§ **STATED EXERCISE**: Work out how many lines of the records contain "part". Answer with the number and nothing else.

[Source records]
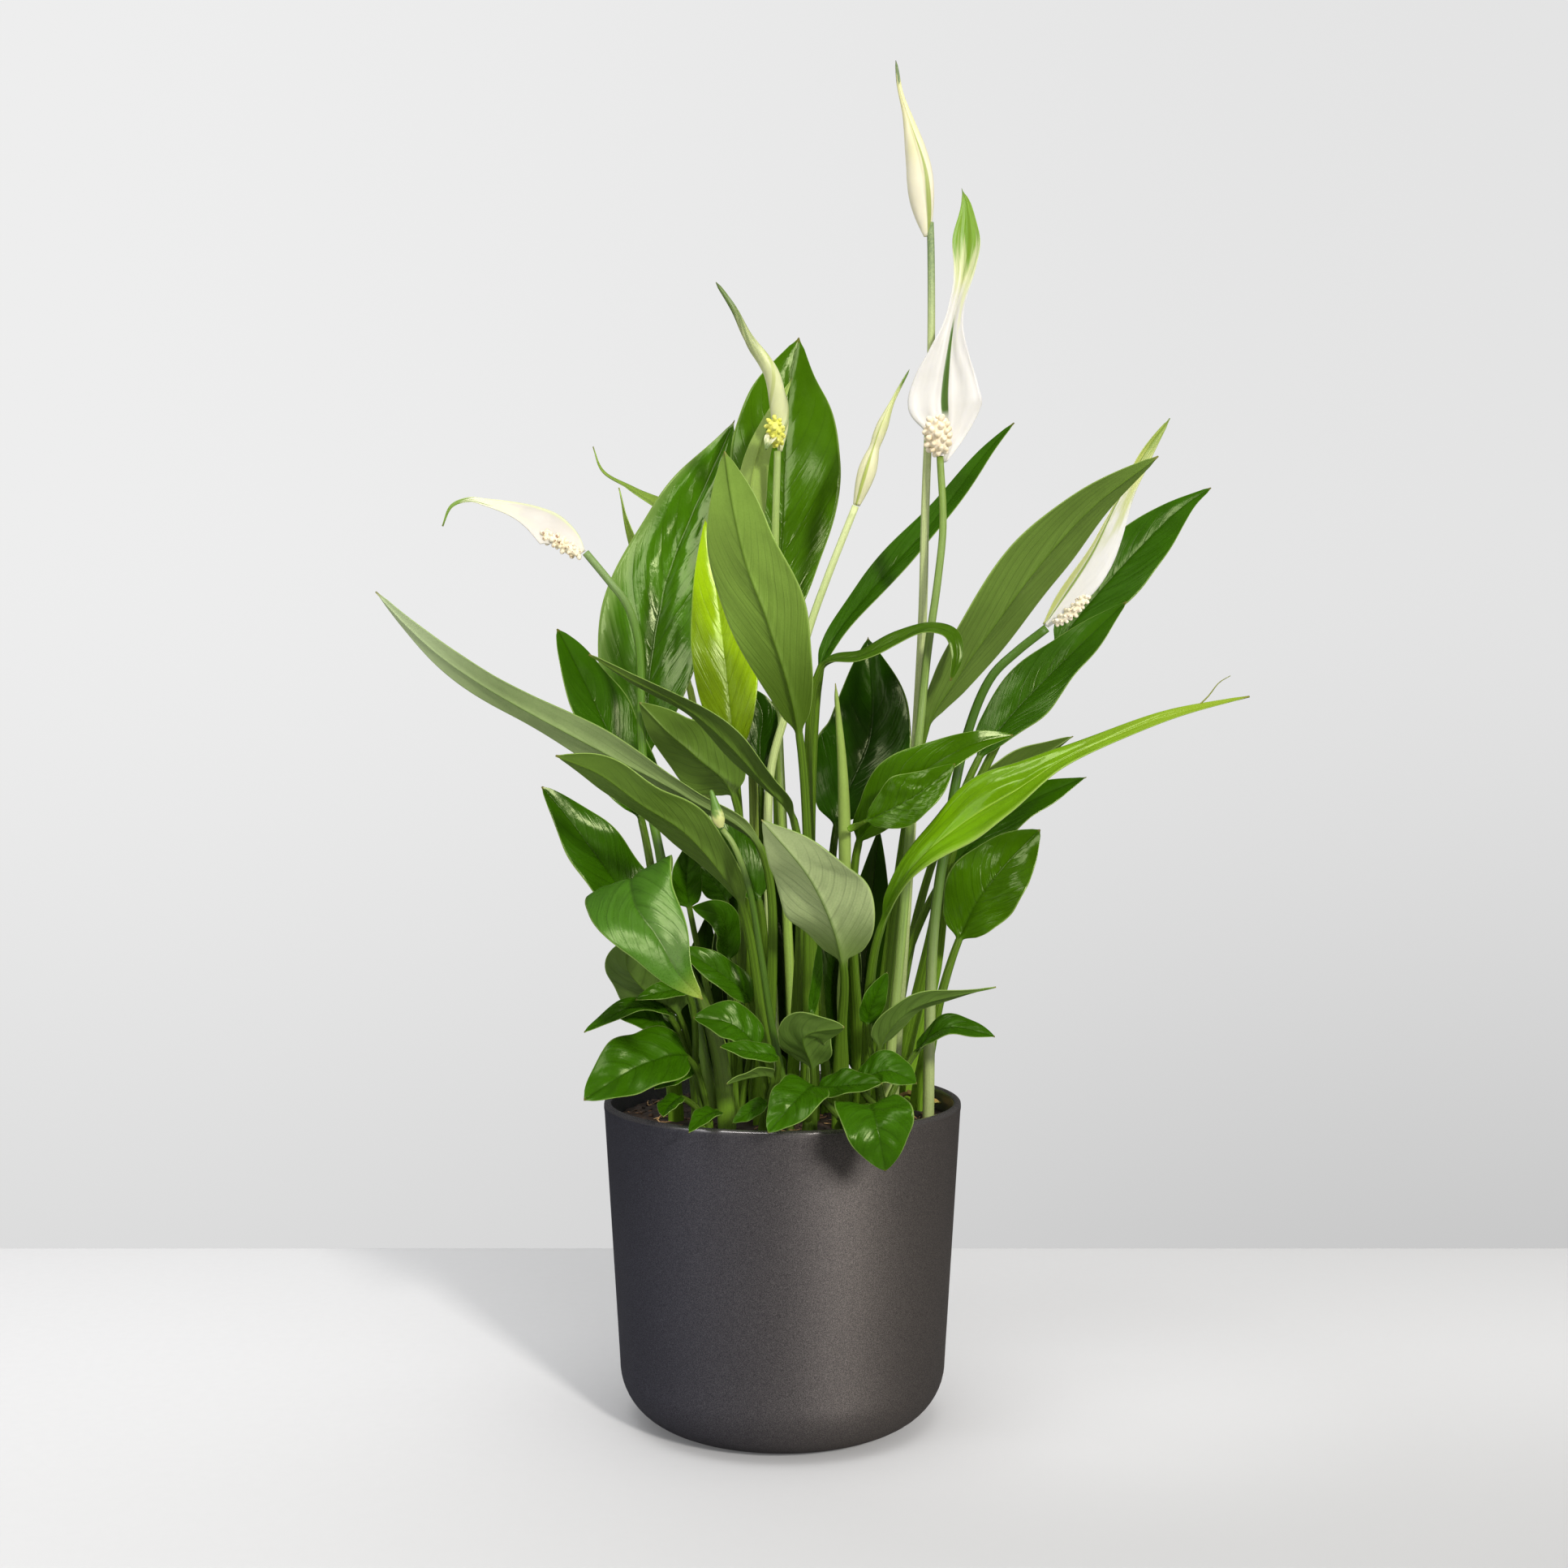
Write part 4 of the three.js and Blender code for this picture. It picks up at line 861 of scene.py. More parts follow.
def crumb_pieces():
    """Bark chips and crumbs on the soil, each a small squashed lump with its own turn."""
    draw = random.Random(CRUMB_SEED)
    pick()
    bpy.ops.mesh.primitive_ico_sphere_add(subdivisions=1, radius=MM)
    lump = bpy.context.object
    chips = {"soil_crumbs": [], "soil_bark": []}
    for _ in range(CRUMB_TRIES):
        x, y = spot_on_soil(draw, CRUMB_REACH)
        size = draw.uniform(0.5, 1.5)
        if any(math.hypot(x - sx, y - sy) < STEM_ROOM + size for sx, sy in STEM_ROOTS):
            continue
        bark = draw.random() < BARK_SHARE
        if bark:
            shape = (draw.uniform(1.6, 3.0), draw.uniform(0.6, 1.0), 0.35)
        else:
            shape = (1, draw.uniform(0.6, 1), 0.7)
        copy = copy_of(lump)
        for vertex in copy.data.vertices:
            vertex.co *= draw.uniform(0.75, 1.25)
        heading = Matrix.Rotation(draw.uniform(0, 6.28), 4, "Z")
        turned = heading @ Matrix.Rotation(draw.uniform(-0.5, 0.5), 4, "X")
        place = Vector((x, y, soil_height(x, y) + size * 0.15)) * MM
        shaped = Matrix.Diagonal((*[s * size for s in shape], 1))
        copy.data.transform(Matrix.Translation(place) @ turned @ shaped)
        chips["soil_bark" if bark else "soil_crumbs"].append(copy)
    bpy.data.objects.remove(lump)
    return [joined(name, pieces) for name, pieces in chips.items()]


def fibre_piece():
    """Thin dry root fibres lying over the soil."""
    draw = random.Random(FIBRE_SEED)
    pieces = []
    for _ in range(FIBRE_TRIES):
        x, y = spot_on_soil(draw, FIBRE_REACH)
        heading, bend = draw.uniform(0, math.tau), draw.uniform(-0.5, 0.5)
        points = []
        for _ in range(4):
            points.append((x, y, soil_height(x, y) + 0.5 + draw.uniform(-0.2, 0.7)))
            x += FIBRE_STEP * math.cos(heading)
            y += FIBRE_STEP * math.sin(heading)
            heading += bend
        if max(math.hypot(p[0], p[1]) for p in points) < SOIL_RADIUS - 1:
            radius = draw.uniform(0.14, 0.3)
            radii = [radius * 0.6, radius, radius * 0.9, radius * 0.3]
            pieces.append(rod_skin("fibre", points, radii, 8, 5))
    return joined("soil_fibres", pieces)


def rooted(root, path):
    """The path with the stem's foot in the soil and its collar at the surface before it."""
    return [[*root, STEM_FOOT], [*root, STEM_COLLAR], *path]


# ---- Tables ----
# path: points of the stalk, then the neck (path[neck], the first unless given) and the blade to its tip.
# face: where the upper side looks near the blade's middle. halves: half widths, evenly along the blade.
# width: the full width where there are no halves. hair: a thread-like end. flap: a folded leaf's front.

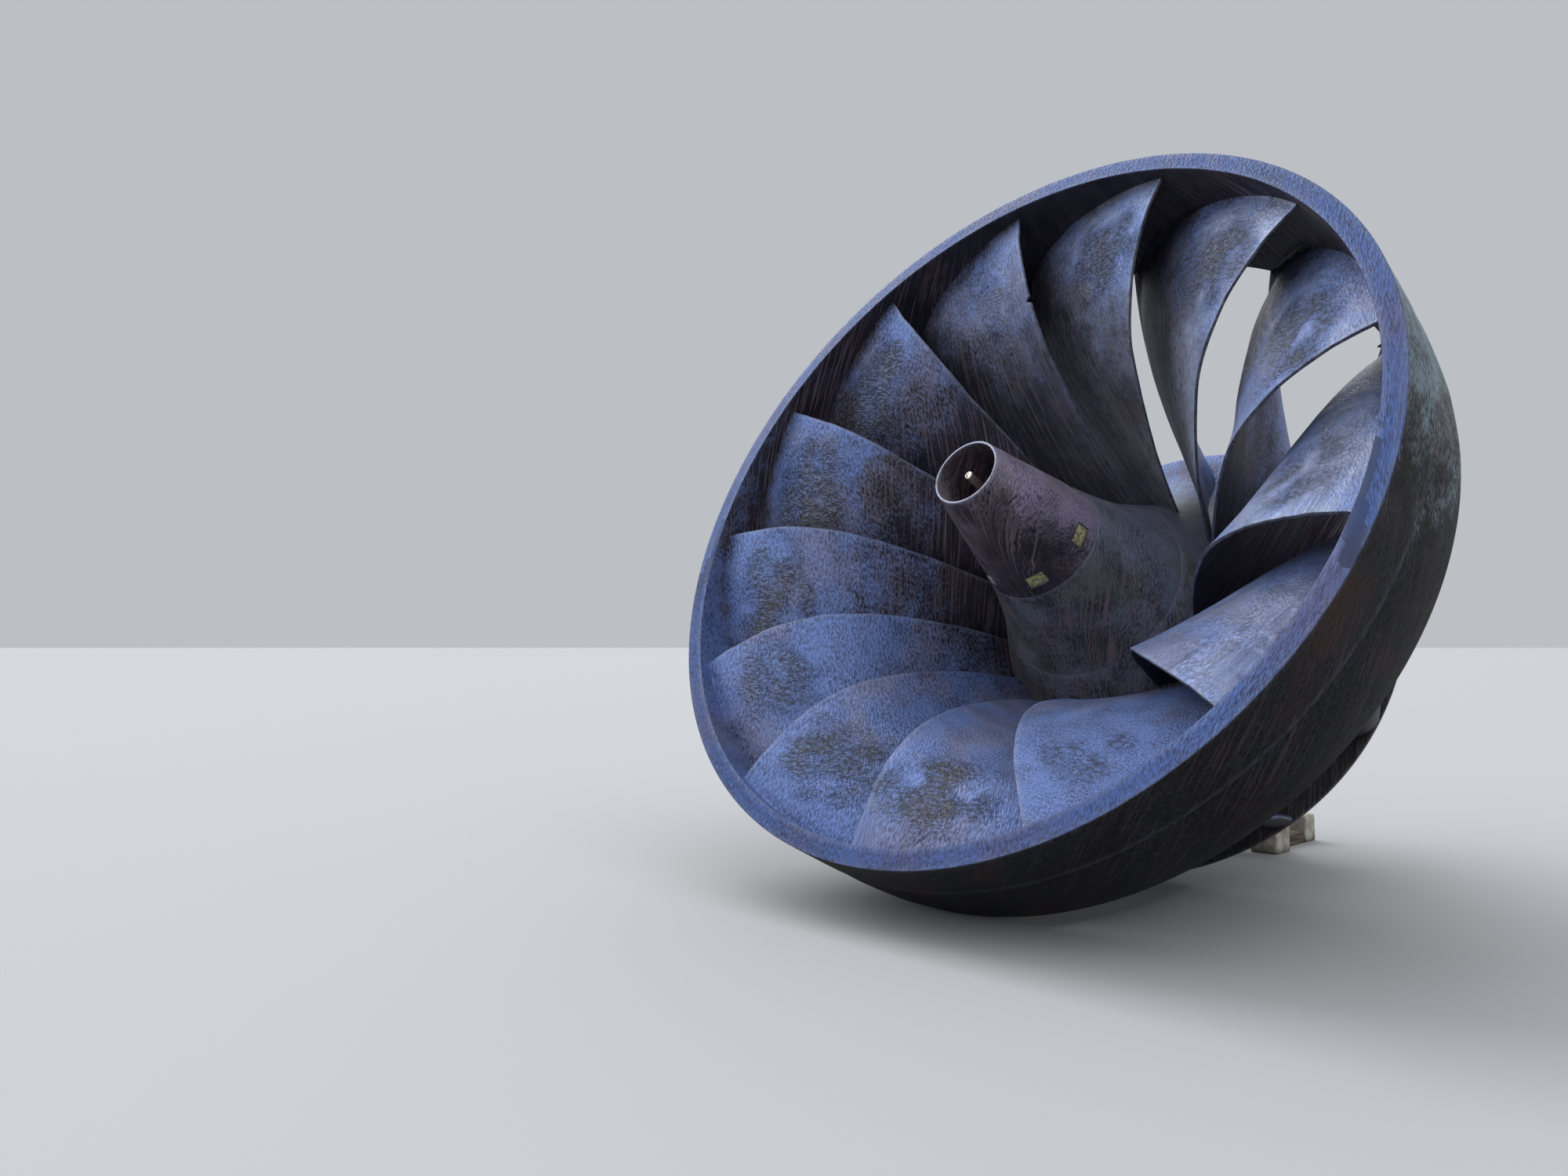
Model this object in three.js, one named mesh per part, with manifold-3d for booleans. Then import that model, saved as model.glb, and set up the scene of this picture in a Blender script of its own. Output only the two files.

§ **ANSWER IN FULL**: 2